12. Coming to the decision of the Gujarat High Court in the case of Rameshkumar Tulsidas Kaneriya (supra) as relied upon by the Respondent, we find that firstly, the said decision is in the context of a satisfaction note and not a case of a mandatory approval or sanction. Therefore, the same is distinguishable on this ground alone. Circular No. 19/2019 specifically includes approval as a correspondence. Secondly, it has been held by the Gujarat High Court that the satisfaction note is an internal communication which does not fall within the meaning of the word “communication” as contemplated in Circular No. 19/2019 (supra). This finding of the Court is contrary to the findings given by this Court and those of the Madras High Court. We are therefore bound by the decision of this Court in this regard, which has categorically held that internal communications are considered as “any other correspondence” to “any other person”. Lastly, the Gujarat High Court has held that such a satisfaction note can be regularized by issuing the same with a DIN and the same would be a procedural aspect. We are afraid we cannot subscribe to the above findings for two reasons. Firstly, the regularization has to happen only in terms of Circular No. 19/2019 and only in a case where the conditions of paragraph 3 are fulfilled. Secondly, we have held that not following Circular No. 19/2019 cannot be simply termed as a procedural irregularity. Therefore, the decision in the case of the Gujarat High Court would not assist the case of the Revenue. Further, it is fairly settled that dismissal of SLP in limine would not amount to merger of the order of the High Court with that of the Supreme Court. If at all any support is required for this proposition, then reference can be made to the decision of the Hon’ble Supreme Court in the case of Kunhayammed v. State of Kerala ITR 360 (SC).

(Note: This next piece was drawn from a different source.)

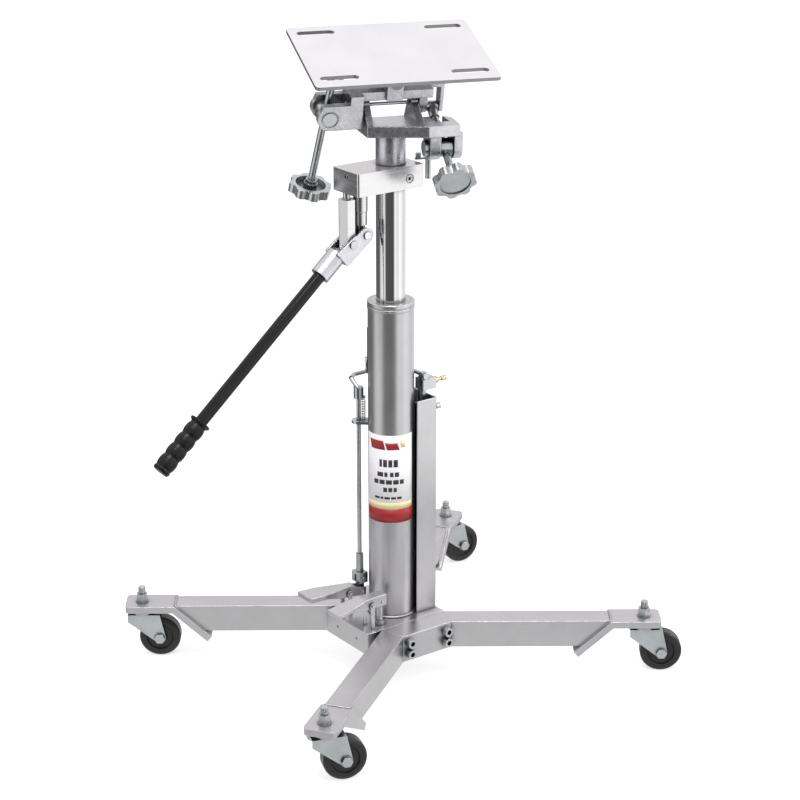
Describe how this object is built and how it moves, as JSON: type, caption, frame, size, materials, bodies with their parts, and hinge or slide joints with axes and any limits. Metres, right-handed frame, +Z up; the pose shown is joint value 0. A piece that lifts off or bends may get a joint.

13. Applying the clear mandate of the Circular and the settled judicial position, the approval dated 06.02.2025 is invalid and non-est in law. Since, a valid prior approval is a mandatory condition for directing a special audit under Section 142(2A), the impugned Order dated 10.02.2025, which is based on this invalid approval, is without jurisdiction.
14. In view of the above, the impugned Order dated 10.02.2025 directing a special audit under Section 142(2A) of the Act, and the consequential special audit report dated 06.06.2025, are hereby quashed and set aside.
15. At this stage, the learned Counsel for the Respondent prayed for liberty to pass a fresh order. It is accordingly clarified that we have only quashed the Order dated 10.02.2025 directing a special audit under Section 142(2A) of the Act and the consequential special audit report dated 06.06.2025. Moreover, it appears that the period from 10.02.2025 till the date this order is received by the Principal Commissioner or Commissioner, is specifically excluded in terms of clause (iv) of Explanation 1 to Section 153. Hence, there is still time available to complete the assessment. In such a scenario, the Respondents can take steps in accordance with law.
16. Rule is made absolute in the aforesaid terms and the Writ Petition is also disposed of in terms thereof. However, there shall be no order as to costs.
17. This order will be digitally signed by the Private Secretary/Personal Assistant of this Court. All concerned will act on production by fax or email of a digitally signed copy of this order.